William Fraser

At Passchendaele, the realities of trench warfare and constant artillery bombardments made road infrastructure for stretcher-bearers non-existent.


Two years prior to the Great War, William Fraser and his family moved from Edinburgh, Scotland with dreams to establish a country farmstead outside Kootenay Bay, British Columbia. While he was worried about leaving his ailing father, who had recently suffered a stroke, Fraser enlisted with the 9th Field Ambulance, Canadian Medical Corp, in 1916 and departed for England.

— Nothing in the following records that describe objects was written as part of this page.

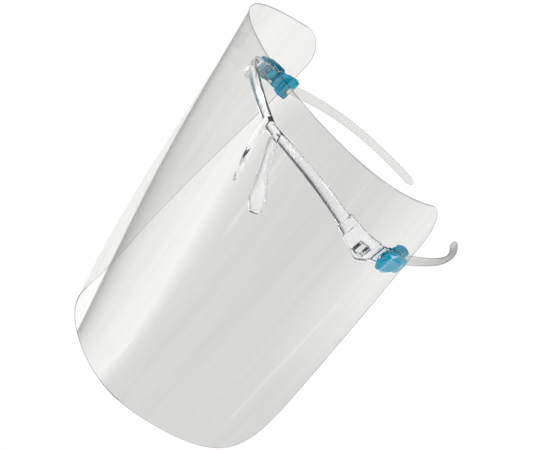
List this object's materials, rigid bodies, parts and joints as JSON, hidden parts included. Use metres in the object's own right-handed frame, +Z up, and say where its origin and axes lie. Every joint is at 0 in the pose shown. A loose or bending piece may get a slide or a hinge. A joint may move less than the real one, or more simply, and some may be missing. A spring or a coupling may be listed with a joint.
{
  "type": "face shield",
  "caption": "Glasses-type face shield: a bent clear visor film held on pegs at a clear spectacle front, with blue hinge blocks and folding side arms.",
  "frame": {"origin": "on the nose, midway between the two nose pads", "axes": "+X to the wearer's left, -Y forwards through the visor, +Z up"},
  "size_m": [0.1794, 0.2293, 0.2226],
  "materials": {
    "film": "clear glossy film",
    "clear": "clear glossy moulded plastic",
    "blue": "translucent glossy blue plastic",
    "pin": "translucent glossy blue plastic"
  },
  "bodies": {
    "front": {"front_frame": "clear", "hinge_block_left": "blue", "hinge_block_right": "blue", "film_clip_left": "blue", "film_clip_right": "blue", "hinge_pin_left": "pin", "hinge_pin_right": "pin"},
    "visor": {"visor_film": "film"},
    "left_arm": {"temple_left": "clear"},
    "right_arm": {"temple_right": "clear"}
  },
  "joints": [
    {"name": "visor_tilt", "type": "hinge", "parent": "front", "child": "visor", "pos_m": [0, 0.028, 0.034], "axis": [-1, 0, 0], "range_deg": [-8, 35]},
    {"name": "left_arm_fold", "type": "hinge", "parent": "front", "child": "left_arm", "pos_m": [0.06746, 0.045, 0.034], "axis": [0, 0, 1], "range_deg": [-6, 88]},
    {"name": "right_arm_fold", "type": "hinge", "parent": "front", "child": "right_arm", "pos_m": [-0.06746, 0.045, 0.034], "axis": [0, 0, -1], "range_deg": [-6, 66]}
  ]
}
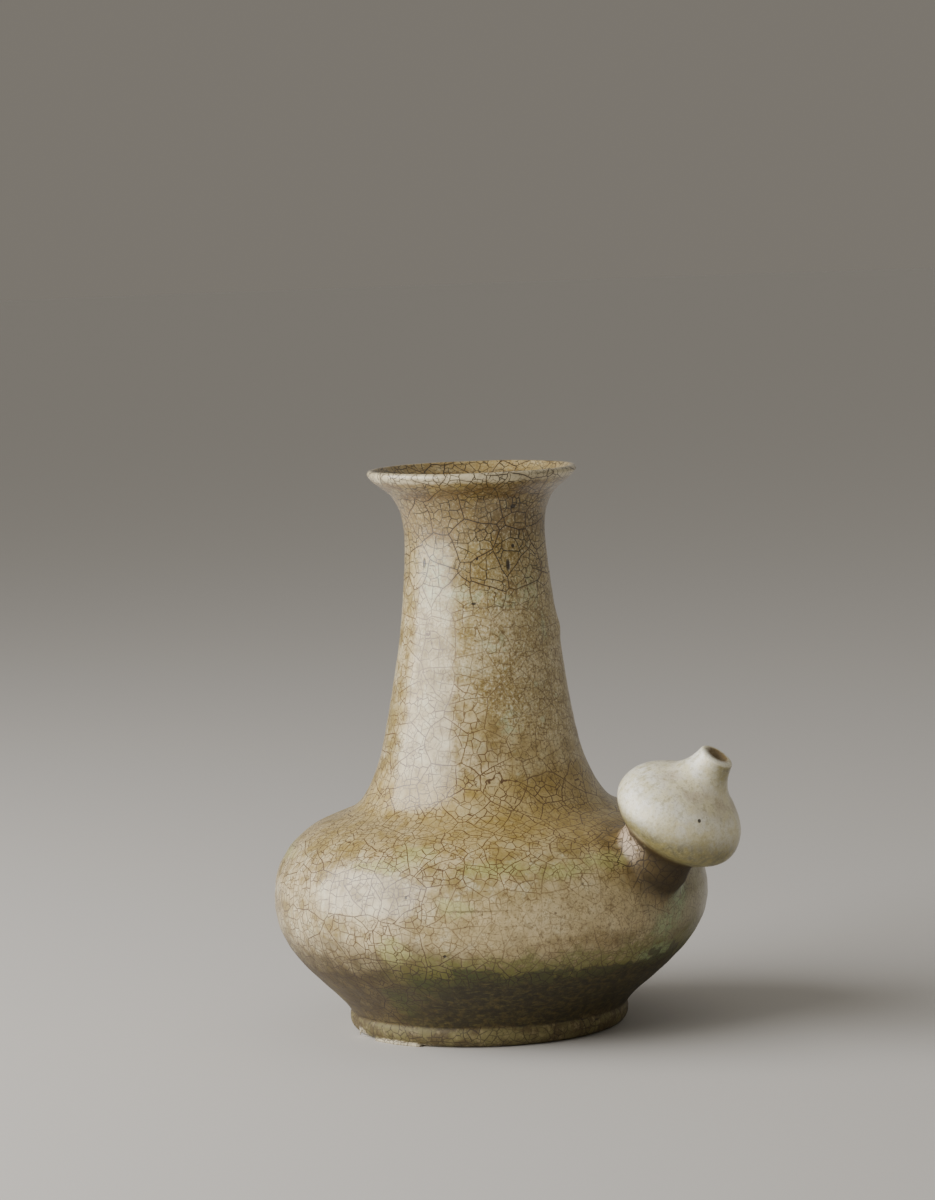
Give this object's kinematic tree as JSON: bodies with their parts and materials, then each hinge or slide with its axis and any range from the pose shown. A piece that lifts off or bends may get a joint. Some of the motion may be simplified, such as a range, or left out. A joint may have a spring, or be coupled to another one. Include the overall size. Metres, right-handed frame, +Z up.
{
  "type": "celadon ewer",
  "caption": "Squat round stoneware pouring vessel with a tall flared neck, a low foot and a bulbous spout on the shoulder, under a crackled celadon glaze; no handle.",
  "frame": {"origin": "middle of the flat base, on the surface the ewer stands on", "axes": "+Z up along the axis of the foot, +X towards the side where the spout is luted to the shoulder"},
  "size_m": [0.1808, 0.1555, 0.2],
  "materials": {
    "celadon_glaze": "thin glossy celadon glaze over stoneware, cream to olive tan, with a brown-stained crackle"
  },
  "bodies": {
    "root": {"ewer": "celadon_glaze"}
  },
  "joints": []
}
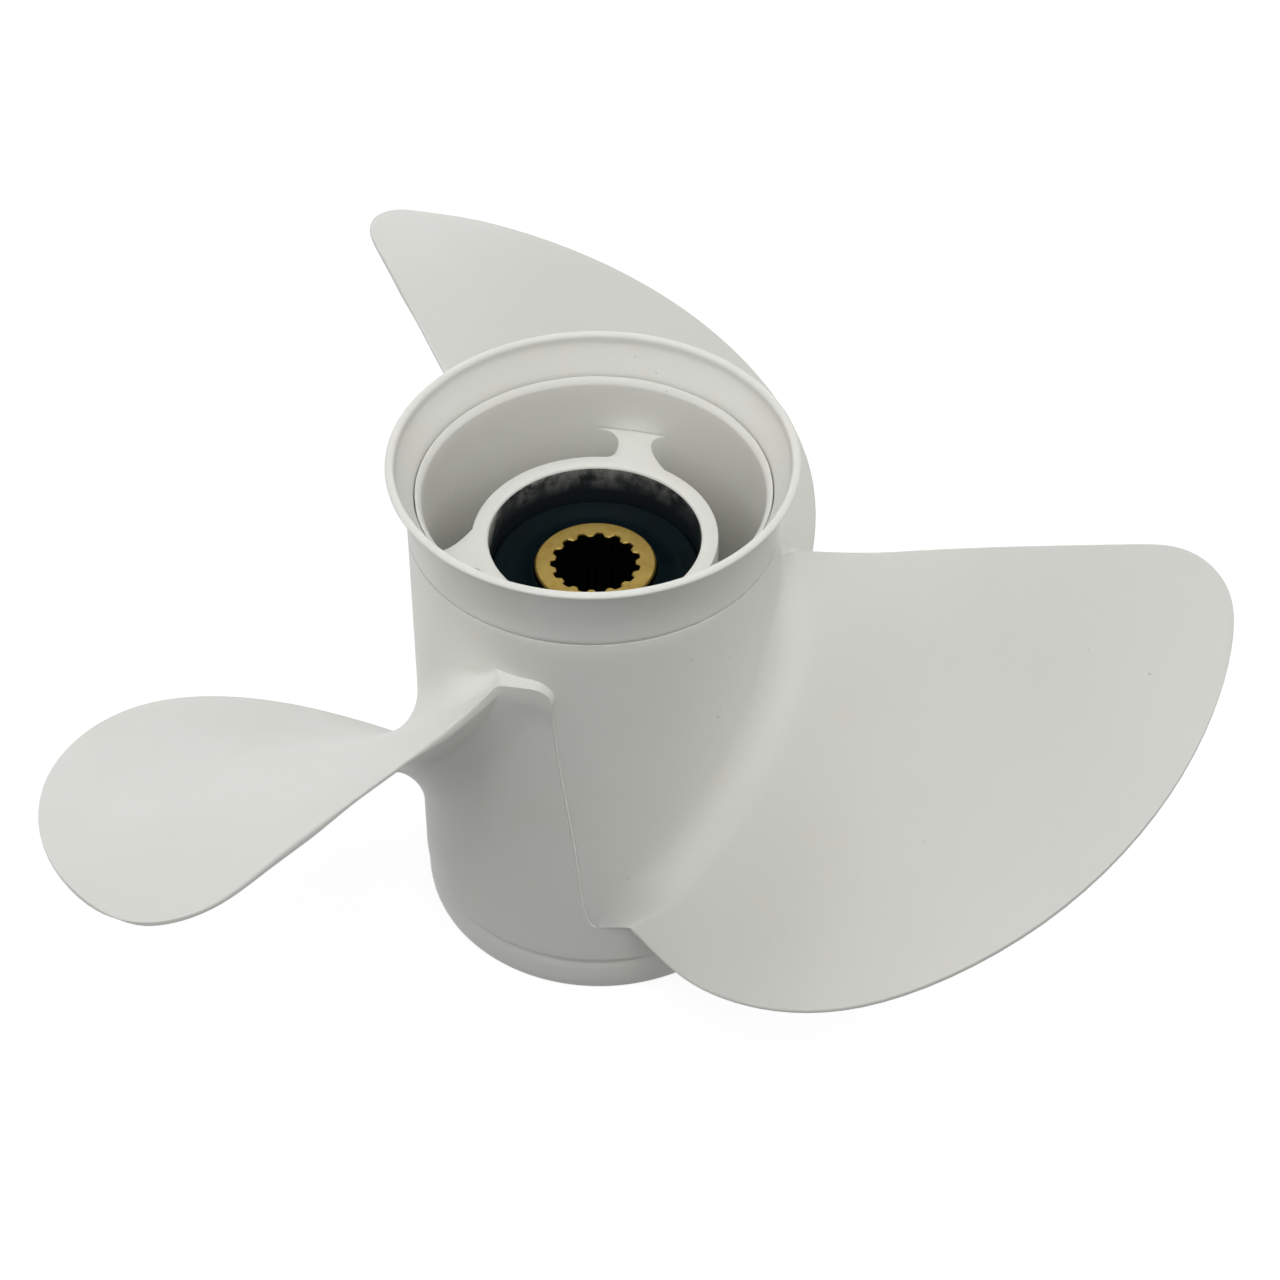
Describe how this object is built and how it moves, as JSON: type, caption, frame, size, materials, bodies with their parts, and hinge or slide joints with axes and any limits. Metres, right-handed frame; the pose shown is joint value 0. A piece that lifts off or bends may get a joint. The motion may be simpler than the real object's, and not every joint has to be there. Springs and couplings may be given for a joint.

Until the end of the war, Fraser conducted evacuations of the injured from the frontlines to first-aid stations. The duty often required him to advance ahead of the Canadian vanguard to retrieve the savable —his life was in constant danger. At Passchendaele, the realities of trench warfare and constant artillery bombardments made road infrastructure for stretcher-bearers non-existent. “We carried cases from R.A.P.’s [Regimental Aid Posts] to the A.D.S.’s [Advanced Dressing Stations] along these narrow duckboards with little hope of surviving if we slipped off into the deep mud,” he wrote in his memoirs.

Fraser participated in the Canadian assault that captured Vimy Ridge —the imagery of the national event was not lost on the twenty year old. “As we moved over the summit, shrapnel was bursting overhead,” wrote Fraser. “One piece, which I still posses, penetrated the sleeve of my tunic.” He vividly recalled in his diary looking up to the sky, while on guard duty near Vimy in Neuville Saint Vaast, to see an iconic Great War scene. “I saw the red planes of Baron Von Richtoven’s squadron dive out from a cloud, bring one of our slow planes down in flames and attack our line of observation balloons.”

On Armistice Day, Frazer was with the Canadian offensive in Mons. He continued his duties helping the injured as Allied forces rebuilt infrastructure and prepared final withdrawals in the aftermath of victory.

Returning home, Fraser was demobilized in Montreal early 1919, and made his way back to the farm in Kootenay Bay. His father passed away while his was overseas, and he took over operation of the business. He met and married a local schoolteacher, June, in 1920. Fraser participated in the dedication of the Vimy Memorial in 1936. In 1998, at his retirement home, the Mons City Council presented him with the Freedom of the City of Mons award. Fraser passed away in 1999 at the age of 101.